I feel resentful of the art, film, poetry, prose, and plays I am missing out on because my understanding isn’t at full fluent. but most of all, when I think about the opportunities missed, I feel anger.

Growing up in Wales, I should have been given the gift of bilingualism from birth.


Pictures by Llinos Dafydd from this week’s Urdd Eisteddfod,


Today, more children than ever before are in Welsh medium education, which means all of their lessons are taught through the medium of Welsh.

It’s known that this is the best way to achieve bilingualism – children end up proficient in both English and Welsh when they leave school.

It is also known that bilingual children find it easier to learn a third, fourth, fifth language.

We are also beginning to understand the benefits of bilingualism and multilingualism in terms of preventing illnesses like Alzheimer’s and dementia in later life.

If we are really serious about not just protecting the Welsh language but creating citizens who are equipped to live long, independent lives, to be confident and to reach out to others throughout the world, then we should be serious about giving this gift of bilingualism to every child who grows up in Wales.

But I am hopeful.

This week saw yet another successful Urdd Eisteddfod held this year in Llanelwedd in Powys.

We really are fortunate to have something like the Eisteddfod for children and young people here in Wales which gives them the opportunity to express themselves and develop their creative talents through the medium of Welsh.

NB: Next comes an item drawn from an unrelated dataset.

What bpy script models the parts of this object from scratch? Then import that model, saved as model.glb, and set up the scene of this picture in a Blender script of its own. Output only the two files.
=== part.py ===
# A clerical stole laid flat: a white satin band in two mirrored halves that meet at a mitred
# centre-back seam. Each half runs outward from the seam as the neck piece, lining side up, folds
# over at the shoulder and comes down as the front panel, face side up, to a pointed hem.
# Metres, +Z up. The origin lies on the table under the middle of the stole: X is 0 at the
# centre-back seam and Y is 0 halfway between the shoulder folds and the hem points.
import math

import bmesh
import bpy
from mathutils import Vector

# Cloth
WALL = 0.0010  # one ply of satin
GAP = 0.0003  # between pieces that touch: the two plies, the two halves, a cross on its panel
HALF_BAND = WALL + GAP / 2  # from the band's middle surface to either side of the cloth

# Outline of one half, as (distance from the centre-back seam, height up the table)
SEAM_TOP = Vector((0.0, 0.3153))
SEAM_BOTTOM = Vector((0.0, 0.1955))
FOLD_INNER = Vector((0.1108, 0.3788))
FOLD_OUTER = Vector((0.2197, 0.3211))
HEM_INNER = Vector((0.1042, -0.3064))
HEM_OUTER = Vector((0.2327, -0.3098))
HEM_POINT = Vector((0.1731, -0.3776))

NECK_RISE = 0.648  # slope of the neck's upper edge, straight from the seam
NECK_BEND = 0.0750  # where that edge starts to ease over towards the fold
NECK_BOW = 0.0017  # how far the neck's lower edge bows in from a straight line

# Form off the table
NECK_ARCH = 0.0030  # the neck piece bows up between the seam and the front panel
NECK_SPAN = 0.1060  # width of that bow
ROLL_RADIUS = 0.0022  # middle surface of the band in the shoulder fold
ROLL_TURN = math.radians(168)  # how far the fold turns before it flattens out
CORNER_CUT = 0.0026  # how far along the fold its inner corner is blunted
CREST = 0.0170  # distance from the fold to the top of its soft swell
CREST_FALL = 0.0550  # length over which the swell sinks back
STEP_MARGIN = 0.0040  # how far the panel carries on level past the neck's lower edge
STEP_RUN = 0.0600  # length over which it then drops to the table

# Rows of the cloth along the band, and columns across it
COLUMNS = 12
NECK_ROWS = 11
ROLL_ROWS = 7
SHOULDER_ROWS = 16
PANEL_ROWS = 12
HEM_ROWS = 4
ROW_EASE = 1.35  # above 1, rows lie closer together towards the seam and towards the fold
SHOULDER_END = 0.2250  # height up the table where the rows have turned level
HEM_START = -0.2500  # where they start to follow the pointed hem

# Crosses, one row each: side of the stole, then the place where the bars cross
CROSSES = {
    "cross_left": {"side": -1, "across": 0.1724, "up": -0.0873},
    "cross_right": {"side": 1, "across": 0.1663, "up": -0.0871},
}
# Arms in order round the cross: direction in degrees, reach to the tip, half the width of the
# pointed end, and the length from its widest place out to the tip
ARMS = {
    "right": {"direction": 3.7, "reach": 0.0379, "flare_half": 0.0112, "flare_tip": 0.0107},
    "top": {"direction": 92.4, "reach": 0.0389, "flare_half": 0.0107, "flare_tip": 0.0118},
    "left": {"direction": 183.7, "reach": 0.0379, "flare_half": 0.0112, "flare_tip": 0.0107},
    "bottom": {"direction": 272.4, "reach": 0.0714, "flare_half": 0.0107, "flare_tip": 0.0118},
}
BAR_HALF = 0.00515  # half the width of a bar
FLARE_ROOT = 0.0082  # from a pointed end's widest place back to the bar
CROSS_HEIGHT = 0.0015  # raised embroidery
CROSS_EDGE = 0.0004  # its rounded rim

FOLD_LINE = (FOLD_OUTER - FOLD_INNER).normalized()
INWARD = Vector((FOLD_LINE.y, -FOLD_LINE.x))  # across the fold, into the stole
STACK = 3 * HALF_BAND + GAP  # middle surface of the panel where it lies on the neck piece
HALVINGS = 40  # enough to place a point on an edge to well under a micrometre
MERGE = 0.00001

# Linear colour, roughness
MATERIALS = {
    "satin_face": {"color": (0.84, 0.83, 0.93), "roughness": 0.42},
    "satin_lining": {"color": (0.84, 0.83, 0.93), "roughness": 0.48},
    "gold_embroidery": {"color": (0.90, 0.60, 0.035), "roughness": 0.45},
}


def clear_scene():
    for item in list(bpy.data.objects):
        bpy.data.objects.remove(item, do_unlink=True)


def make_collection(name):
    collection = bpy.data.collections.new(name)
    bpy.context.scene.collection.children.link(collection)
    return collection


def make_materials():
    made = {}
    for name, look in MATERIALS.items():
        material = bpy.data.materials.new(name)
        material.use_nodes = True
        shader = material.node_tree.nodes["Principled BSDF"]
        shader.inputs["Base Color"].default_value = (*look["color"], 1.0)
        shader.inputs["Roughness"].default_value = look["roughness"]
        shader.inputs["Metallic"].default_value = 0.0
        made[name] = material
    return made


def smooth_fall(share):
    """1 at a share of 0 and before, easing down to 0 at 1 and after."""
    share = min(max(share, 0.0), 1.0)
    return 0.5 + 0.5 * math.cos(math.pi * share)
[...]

The Rhondda’s very own Lloyd Macey, singer and former X-Factor contestant, said that he would not have been able to take part in the TV talent show without the experience of competing at the Urdd Eisteddfod.

Like me, Lloyd is from a non-Welsh speaking household and said that the Urdd showed him that Welsh was more than ‘just a subject in school’ but a gateway into something much richer and valuable.

The last time the Rhondda hosted the Urdd Eisteddfod was in 1947 in Treorci and the last time the Rhondda hosted the National Eisteddfod was in 1928 – the Gorsedd stones placed to commemorate the Eisteddfod still standing proudly on the Maindy hillside overlooking Cwmparc and Treorci to this day.

Perhaps it is time for the Rhondda to host the Eisteddfod again.

So let us put an end to robbing people of something that is arbennig iawn – very special to us all.

Let us celebrate – dathlu.

Let us have confidence – hyder.

Let us make sure Cymraeg has a future – dyfodol.

That future is in our hands – ein dwylo ni.

Let us rise to the challenge of the responsibility that has been given to our generation.